It is quite mistaken, however, to speak as modern theology does, of the "service" here required as belonging to the "new ethic of the Kingdom of God." There is for Jesus no ethic of the Kingdom of God, for in the Kingdom of God all natural relationships, even, for example, the distinction of sex (Mark xii. 25 and 26), are abolished. Temptation and sin no longer exist. All is "reign," a "reign" which has gradations -Jesus speaks of the "least in the Kingdom of God"-according as it has been determined in each individual case from all eternity, and according as each by his self-humiliation and refusal to rule in the present age has proved his fitness for bearing rule in the future Kingdom.
For the loftier stations, however, it is necesasry to have proved oneself in persecution and suffering. Accordingly, Jesus asks the sons of Zebedee whether, since they claim these thrones on His right hand and on His left, they feel themselves strong enough to drink of His cup and be baptized with His baptism (Mark x. 38). To serve, to humble oneself, to incur persecution and death, belong to "the ethic of the interim" just as much as does penitence. They are indeed only a higher form of penitence.

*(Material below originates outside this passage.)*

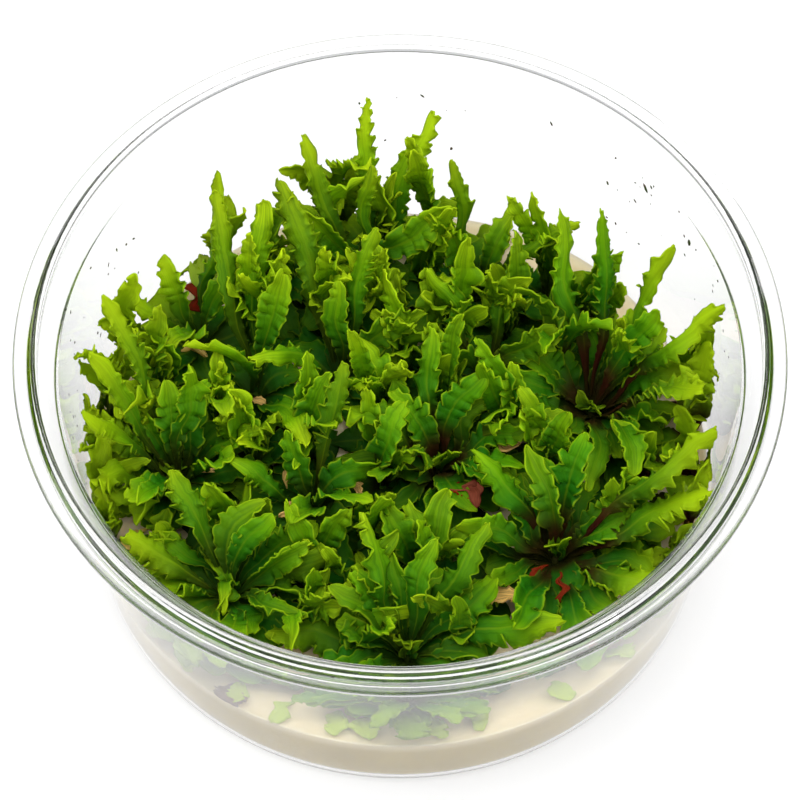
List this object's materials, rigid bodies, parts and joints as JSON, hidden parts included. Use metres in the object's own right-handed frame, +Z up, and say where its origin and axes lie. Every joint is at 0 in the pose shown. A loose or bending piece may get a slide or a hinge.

A vivid eschatological expectation is therefore impossible to conceive apart from the idea of a metamorphosis. The resurrection is only a special case of this metamorphosis, the form in which the new condition of things is realised in the case of those who are already dead. The resurrection, the metamorphosis, and the Parousia of the Son of Man take place simultaneously, and are one and the same act. [1] It is therefore quite indifferent whether a man loses his life shortly before the Parousia in order to "find his life," if that is what is ordained for him; that signifies only that he will undergo the eschatological metamorphosis with the dead instead of with the living.
The Pauline eschatology recognises both conceptions side by side, in such a way, however, that the resurrection is subordinated to the metamorphosis. "Behold, I shew you a mystery," he says in 1 Cor. xv. 51 ff.; "we shall not all sleep, but we shall all be changed. In a moment, in the twinkling of an eye, at the last trump: for the trumpet shall sound, and the dead shall be raised incorruptible, and we shall be changed.
The apostle himself desires to be one of those who live to experience the metamorphosis and to be clothed with the heavenly mode of existence (2 Cor. v. 1 ft.). The metamorphosis, however, and the resurrection are, for those who are "in Christ," connected
- ↑ If, therefore, Jesus at a later point predicted to His disciples His resurrection, He means by that, not a single isolated act, but a complex occurrence consisting of His metamorphosis, translation to heaven, and Parousia as the Son of Man. And with this is associated the general eschatological resurrection of the dead. It is, therefore, one and the same thing whether He speaks of His resurrection or of His coming on the clouds of heaven.